7. Get rid of the corporate income tax, which encourages excess leverage. If the private sector, including banks, had lower debt/equity ratios, the financial system would be sounder.

8. Develop emergency response teams and backup systems that can ensure that the basic components of the financial system, particularly transaction processing, can survive various disaster scenarios, both technological and financial.

The overarching principle I have is that we should try to make the financial system easy to fix. The more you try to make it harder to break, the more recklessly people will behave. By reducing the incentives for debt finance and for exotic finance, you help promote a financial system that breaks the way the Dotcom bubble broke, with much lesser secondary consequences.

[Postscript:

1. I took four books to the meeting, and I got autographs from their authors.

2. We are not supposed to talk about what was said.

3. I did not hand anything out. I requested to be called on at one of the discussions, but my time came just as people had been promised a coffee/bathroom break, so I did not receive very much attention. I tried to say that it is futile to try to make the financial system hard to break. Crises come from surprises, and you cannot outlaw surprises. I suggested instead the approach of making the system easy to fix. Have backup systems to keep ATMs working (Paulson and Bernanke claimed that without TARP the system would have been so frozen that ATMS would have run out of cash. That was a sales pitch that the “common man” needed TARP and I think it was probably a lie, but in any case a backup system would be a good idea.); backup systems for settlement and clearing of transactions on exchanges in case a financial derivatives exchange blows up; and changing the tax bias to favor equity rather than debt.

4. A commenter says that eliminating the mortgage interest deduction would be a blow to the middle class.
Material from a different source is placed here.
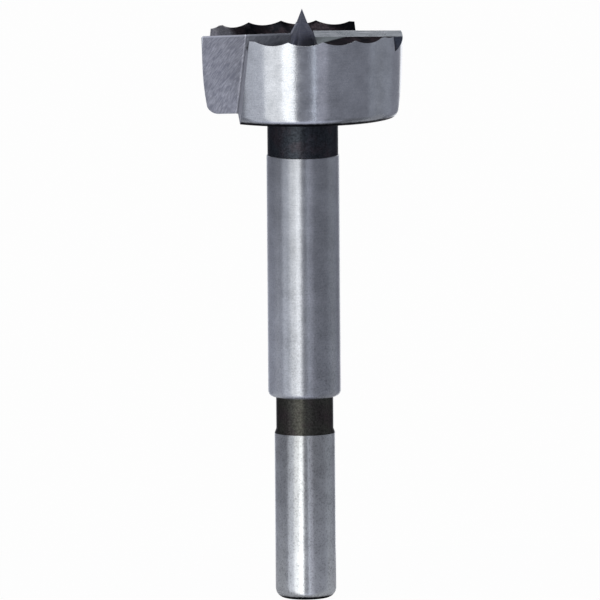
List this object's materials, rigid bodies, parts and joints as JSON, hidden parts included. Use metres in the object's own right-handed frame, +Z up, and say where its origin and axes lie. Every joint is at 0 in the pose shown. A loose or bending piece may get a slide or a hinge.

Actually, if you assume an across-the-board tax cut so that the change is “revenue neutral,” it probably helps the middle class. The benefits of the deduction go mainly to the rich. In fact, you could just cap the deduction at a low level and leave the middle-class borrower alone, and still get most of the revenue from it. But for me, the point of getting rid of the deduction is not to get revenue, but to change the incentives on leverage. So I do not want to cap it. Instead, I would prefer to have it phase out over a period of 5 or 10 years for people who have mortgages.]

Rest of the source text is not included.